The annotation client will attempt to suggest appropriate values, however these will sometimes be incorrect. It is important to pay attention to the contextual flow of information when annotating dates, especially where parenthetical references to other years and eras do not affect the interpretation of dates later in the text. For example, in the following passage, purple arrows indicate the correct contextual flow of date information:
The annotation client will help by suggesting the correct values automatically for most cases - e.g. suggesting that "乙卯" refers to year 9 month 10 of the 開寶 era - but in this example will incorrectly propose that "十一月癸亥" refers to the 11th month of year 8 of 開寶, due to year 8 having been referenced immediately prior. In cases like these it is important to pay attention to the date flow: if "十一月癸亥" is marked as referring to year 8, then the annotation client will infer that 甲子 and 庚午 should also be marked as year 8, whereas in this passage they actually refer to year 9. Mistakes of this kind easily cascade to affect many dates in historical texts because much of the date information is implied contextually.
Texts and editions
Only one edition of each text should be annotated. This should normally be the representative edition.
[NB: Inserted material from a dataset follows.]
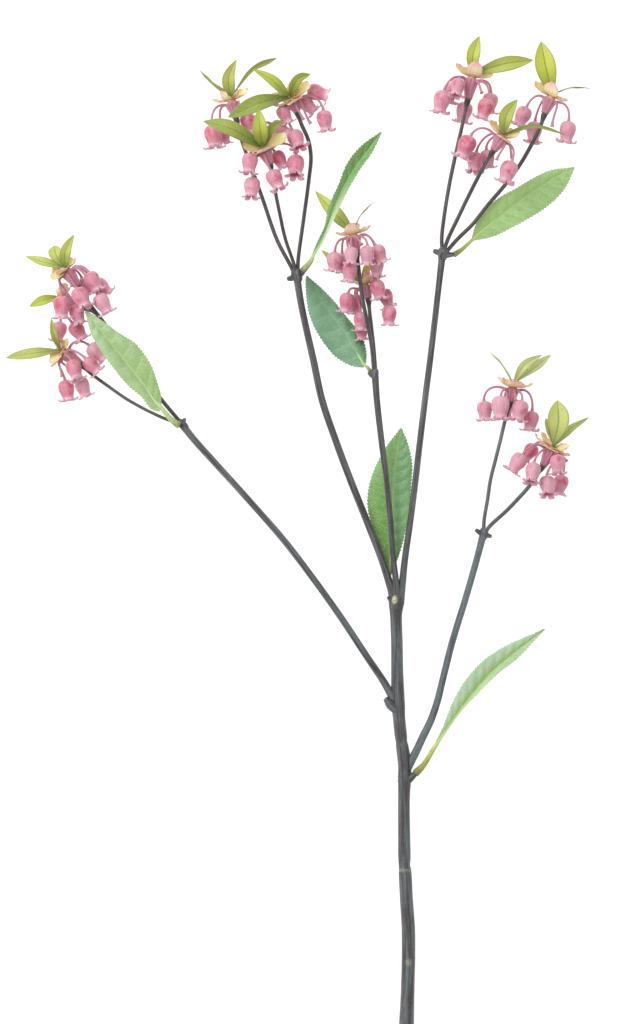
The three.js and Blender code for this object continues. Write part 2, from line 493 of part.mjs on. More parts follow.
/** A bell on its arched stalk, from the cone's side to the crown, mouth and inside of the cup. */
function stalkedBell(middle, mouth, size, top, axis) {
  const crown = middle.clone().addScaledVector(mouth, size * (BELL_CROWN - BELL_LENGTH / 2));
  const out = outwards(crown, top, axis);
  const start = top.clone().addScaledVector(axis, -PEDICEL_BELOW_TOP).addScaledVector(out, PEDICEL_INSET);
  const reach = start.distanceTo(crown);
  const arch = new THREE.CubicBezierCurve3(
    start,
    start.clone()
      .addScaledVector(out, PEDICEL_ARCH.outwards * reach)
      .addScaledVector(axis, PEDICEL_ARCH.upwards * reach),
    crown.clone().addScaledVector(mouth, -PEDICEL_ARCH.overCrown * reach),
    crown,
  ).getPoints(PEDICEL_STEPS);
  const stalk = carriedRings(arch, arch.map(() => PEDICEL_RADIUS), PEDICEL_SIDES);
  const across = stalk[PEDICEL_STEPS][0].clone().sub(crown).normalize();
  const beside = mouth.clone().cross(across);
  const cup = BELL_RINGS.map((corners) => Array.from({ length: corners.length * BELL_LOBES }, (_, j) => {
    const { along, radius } = corners[j % corners.length];
    const angle = (j / (corners.length * BELL_LOBES)) * 2 * Math.PI;
    return middle.clone()
      .addScaledVector(mouth, size * (along - BELL_LENGTH / 2))
      .addScaledVector(across, size * radius * Math.cos(angle))
      .addScaledVector(beside, size * radius * Math.sin(angle));
  }));
  return loft([...stalk, ...cup]);
}

/** The cone with its bells. */
function blossom(cluster) {
  const { foot, top, axis } = axisOf(cluster);
  const rings = carriedRings([foot, top], [CONE_RADIUS.foot, CONE_RADIUS.top], CONE_SIDES);
  rings[1].forEach((point, j) => point.lerp(top, j % 2 ? CONE_FLUTE : 0));
  const pieces = [loft(rings)];
  cluster.bells.forEach(([x, y, z, lean, tip, size]) => {
    const [side, forward] = [lean, tip].map(THREE.MathUtils.degToRad);
    const mouth = new THREE.Vector3(
      Math.sin(side) * Math.cos(forward), -Math.cos(side) * Math.cos(forward), Math.sin(forward),
    );
    pieces.push(stalkedBell(vector([x, y, z]), mouth, size, top, axis));
  });
  return joined(pieces);
}

/** A thin blade along a curve: a four-cornered section, as wide as the outline says at each step. */
function blade(curve, width, outline, side, cup, steps) {
  const rings = [];
  for (let i = 0; i <= steps; i += 1) {
    const t = i / steps;
    const centre = curve.getPoint(t);
    const forward = curve.getTangent(t);
    const across = side.clone().addScaledVector(forward, -side.dot(forward)).normalize();
    const face = across.clone().cross(forward);
    const half = Math.max(BLADE_TIP.halfWidth, (width / 2) * outline(t));
    const thick = (BLADE_THICKNESS / 2) * (i === steps ? BLADE_TIP.thinning : 1);
    rings.push([
      centre.clone().addScaledVector(across, -half).addScaledVector(face, cup * half),
      centre.clone().addScaledVector(face, thick),
      centre.clone().addScaledVector(across, half).addScaledVector(face, cup * half),
      centre.clone().addScaledVector(face, -thick),
    ]);
  }
  return loft(rings, spine);
}

const leafOutline = (t) => Math.sin(Math.PI * t ** 0.8) ** 0.85 + 0.12 * (1 - t);
const bractOutline = (t) => Math.sin(Math.PI * (0.12 + 0.8 * t)) ** 0.7;

/** The whorl: a short plug with cupped bracts standing out of it. */
function bracts(cluster) {
  const { top, axis } = axisOf(cluster);
  const low = top.clone().addScaledVector(axis, GAP);
  const high = low.clone().addScaledVector(axis, WHORL_HEIGHT);
  const middle = low.clone().lerp(high, BRACT_FOOT_AT);
  const pieces = [peg(low, high, WHORL_RADIUS.foot, WHORL_RADIUS.top, WHORL_SIDES)];
  for (const [x, y, z, width] of cluster.bracts) {
    const tip = vector([x, y, z]);
    const out = outwards(tip, middle, axis);
    const base = middle.clone().addScaledVector(out, BRACT_FOOT_OUT);
    const length = base.distanceTo(tip);
    const belly = base.clone().lerp(tip, BRACT_BELLY_AT)
      .addScaledVector(out, BRACT_SAG * length)
      .addScaledVector(axis, -BRACT_SAG * length);
    const side = axis.clone().cross(out);
    const curve = new THREE.QuadraticBezierCurve3(base, belly, tip);
    pieces.push(blade(curve, width, bractOutline, side, -BRACT_CUP, BRACT_STEPS));
  }
  return joined(pieces);
}

/** The new shoot: a small bud with its young leaves. */
function youngLeaves(cluster) {
  const { top, axis } = axisOf(cluster);
  const low = top.clone().addScaledVector(axis, 2 * GAP + WHORL_HEIGHT);
  const high = low.clone().addScaledVector(axis, SHOOT_HEIGHT);
  const middle = low.clone().lerp(high, LEAF_FOOT_AT);
  const pieces = [peg(low, high, SHOOT_RADIUS.foot, SHOOT_RADIUS.top, PETIOLE_SIDES)];
  for (const [midX, midY, midZ, x, y, z, width, roll] of cluster.leaves) {
    const bend = vector([midX, midY, midZ]);
    const out = outwards(bend, middle, axis);
    const base = middle.clone().addScaledVector(out, LEAF_FOOT_OUT);
    const tip = vector([x, y, z]);
    const forward = tip.clone().sub(base).normalize();
    const side = forward.clone().cross(UP).normalize();
    side.applyAxisAngle(forward, THREE.MathUtils.degToRad(roll));
    const curve = new THREE.CatmullRomCurve3([base, bend, tip], false, 'centripetal');
    pieces.push(blade(curve, width, leafOutline, side, LEAF_FOLD, LEAF_STEPS));
  }
  return joined(pieces);
}

/** A large leaf: a thin sheet between its edges and midrib, toothed, with its petiole. */
function bigLeaf({ petiole, left, middle, right }) {
  const [leftEdge, midrib, rightEdge] = [left, middle, right]
    .map((route) => new THREE.CatmullRomCurve3(route.map(vector), false, 'centripetal'));
  const rings = [];
  for (let i = 0; i <= BIG_LEAF_STEPS; i += 1) {
    const t = i / BIG_LEAF_STEPS;
    const centre = midrib.getPoint(t);
    const corners = [leftEdge.getPoint(t), rightEdge.getPoint(t)].map((corner) => {
      const inwards = centre.clone().sub(corner);
      const depth = i % 2 ? Math.min(TOOTH_DEPTH, TOOTH_SHARE * inwards.length()) : 0;
      return corner.addScaledVector(inwards.normalize(), depth);
    });
    const across = corners[1].clone().sub(corners[0]).normalize();
    const face = across.cross(midrib.getTangent(t)).normalize();
    const top = [corners[0], centre, corners[1]];
    const under = top.map((point) => point.clone().addScaledVector(face, -BIG_LEAF_THICKNESS));
    rings.push([...top, ...under.reverse()]);
  }
  const stalk = petiole.route.map((place) => [...place, petiole.radius]);
  return joined([loft(rings, spine), rod(stalk, PETIOLE_SIDES)]);
}

/** All the wood as one body. */
function stem() {
  const pieces = Object.values(WOOD).map(({ route, sides }) => rod(route, sides));
  for (const route of Object.values(TWIGS)) {
    const places = route.map((place) => [...place, TWIG_RADIUS]);
    pieces.push(rod(places, TWIG_SIDES));
  }
  for (const [from, to, radiusFrom, radiusTo] of STUBS) {
    pieces.push(peg(vector(from), vector(to), radiusFrom, radiusTo, STUB_SIDES));
  }
  return joined(pieces);
}

const branch = new THREE.Group();
branch.position.set(-MIDDLE_X, -MIDDLE_Y, 0);

function addMesh(name, geometry, color, roughness) {
  const material = new THREE.MeshStandardMaterial({ color, roughness, metalness: 0 });
  const mesh = new THREE.Mesh(geometry, material);
  mesh.name = name;
  branch.add(mesh);
}

addMesh('stem', stem(), COLOURS.stem, 0.7);
for (const [name, leaf] of Object.entries(BIG_LEAVES)) {
  addMesh(name, bigLeaf(leaf), COLOURS.bigLeaves, 0.55);
}
for (const [letter, cluster] of Object.entries(CLUSTERS)) {
  addMesh(`blossom_${letter}`, blossom(cluster), COLOURS.bells, 0.5);
  addMesh(`bracts_${letter}`, bracts(cluster), COLOURS.bracts, 0.6);
  addMesh(`young_leaves_${letter}`, youngLeaves(cluster), COLOURS.youngLeaves, 0.5);
}

export default branch;
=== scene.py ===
"""A flowering enkianthus branch, cut and laid flat: its looks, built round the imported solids.

Places are in millimetres as on the part's drawing: x to the right, y along the branch from its cut
end, z above the surface that it lies on. They turn into metres in the frame when a mesh is made.
"""

import bpy
import numpy as np
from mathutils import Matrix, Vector


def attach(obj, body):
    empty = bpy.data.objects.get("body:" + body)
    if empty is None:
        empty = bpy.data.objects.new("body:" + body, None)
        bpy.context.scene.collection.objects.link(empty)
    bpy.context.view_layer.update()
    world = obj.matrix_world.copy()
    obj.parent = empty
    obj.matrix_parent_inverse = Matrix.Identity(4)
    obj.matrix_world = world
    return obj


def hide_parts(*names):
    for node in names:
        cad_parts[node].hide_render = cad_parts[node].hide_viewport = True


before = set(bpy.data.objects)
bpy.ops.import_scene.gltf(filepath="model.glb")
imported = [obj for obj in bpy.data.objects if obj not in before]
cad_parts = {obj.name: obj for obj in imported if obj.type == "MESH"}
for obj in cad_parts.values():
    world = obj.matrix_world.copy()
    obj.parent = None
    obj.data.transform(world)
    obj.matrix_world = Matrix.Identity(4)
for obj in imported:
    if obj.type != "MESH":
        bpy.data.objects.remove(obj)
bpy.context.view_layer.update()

METRES = 0.001
MIDDLE = np.array([149.0, 246.5, 0.0])
UP = np.array([0.0, 0.0, 1.0])

# Woody stem: main axis and branches as x, y, z, radius
WOOD = {
    "main": [[202.9, -1, 3.7, 3.7], [203.2, 6, 3.5, 3.5], [203.6, 18, 3.5, 3.3], [204, 34, 3.7, 3.3],
        [203.9, 48, 4.1, 3.3], [203, 62, 4.6, 3.25], [202.3, 76, 5, 3.2], [202, 79, 5.1, 2.9],
        [202, 82, 5.2, 3.15], [201.8, 97, 5.8, 3.1], [201.7, 112, 6.4, 3.05], [202, 122, 6.8, 3.3],
        [202, 130, 7.1, 3.4], [200.8, 139, 7.5, 3.1], [200.5, 141, 7.6, 2.85], [200.3, 143, 7.7, 3.05],
        [199.2, 154, 8.2, 3.1], [198.8, 162, 8.5, 3.3], [198.4, 176, 9.2, 3], [198.2, 192, 10, 2.9],
        [197.8, 204, 10.8, 3], [198, 211, 11.2, 3.7], [198.2, 214, 11.4, 3]],
    "left": [[198.5, 158, 8.6, 2.2], [195, 165, 9, 2], [191, 172, 9.6, 1.85], [184.2, 182, 10.5, 1.8],
        [171, 202, 12.2, 1.75], [156.8, 222, 13.8, 1.7], [141.5, 242, 15.3, 1.7], [124, 262, 17, 1.65],
        [105.7, 282.2, 18.6, 1.7], [97.5, 291.3, 19.5, 1.75], [91.4, 298.8, 20, 1.85]],
    "upperLeft": [[197.8, 210, 11.2, 2.3], [194.4, 221, 12, 2], [190.8, 232, 12.8, 1.85],
        [183, 252, 14.4, 1.8], [175, 272, 16, 1.8], [167.5, 292, 17.6, 1.75], [160.8, 312, 19.2, 1.75],
        [156.5, 332, 20.8, 1.75], [152, 352, 22.4, 1.7], [150, 362, 23.2, 1.75], [148.2, 374, 24, 1.9]],
    "middle": [[198.2, 210, 12, 2], [197.6, 222, 13.4, 1.65], [196.5, 232, 14, 1.5], [195, 252, 15.2, 1.5],
        [193, 272, 16.5, 1.5], [190.5, 292, 17.8, 1.6], [188.2, 312, 19.2, 1.65], [187.2, 325, 20, 1.75]],
    "upperRight": [[199.6, 210, 11.2, 2.2], [201, 221, 12, 1.8], [202.2, 232, 12.8, 1.65],
        [205, 252, 14.2, 1.6], [207.5, 272, 15.6, 1.6], [209.8, 292, 17, 1.6], [212.2, 312, 18.4, 1.6],
        [214.8, 332, 19.6, 1.6], [217.2, 352, 20.8, 1.6], [219.5, 372, 21.6, 1.6], [221, 385, 22, 1.9]],
    "right": [[202.4, 125, 7, 2.2], [205.2, 130.5, 7.4, 2], [208, 136, 8, 1.95], [211.2, 143, 8.8, 1.9],
        [215.5, 152, 9.8, 1.8], [218.8, 162, 10.8, 1.75], [221.2, 172, 11.8, 1.7], [226.2, 192, 13.8, 1.72],
        [232.3, 212, 15.6, 1.72], [238, 232, 17.2, 1.75], [241.4, 245, 18, 1.9]],
}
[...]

Some annotations have been added to the following texts; please use the editions linked below when adding or correcting annotations:
Standard Histories
Other historical works
- 資治通鑑
- 續資治通鑑
- 廿二史劄記
- 十六國春秋
- 十六國春秋別傳
- 宋史紀事本末
- 明史紀事本末
- 欽定平定台灣紀略
- 曾文正公年譜
- 鴉片事略
- 庚子國變記
- 大越史記全書
- 越史略
- 三國史記
- 全唐文
- 全上古三代秦漢三國六朝文
- 十國春秋
Bibliographic works and catalogs
The above are only partial lists; other texts can also be annotated, provided that:- A scanned source exists in the Library and is linked to the transcription
- The work is non-fictional.
- The transcription is largely correct.
- The transcription is largely punctuated.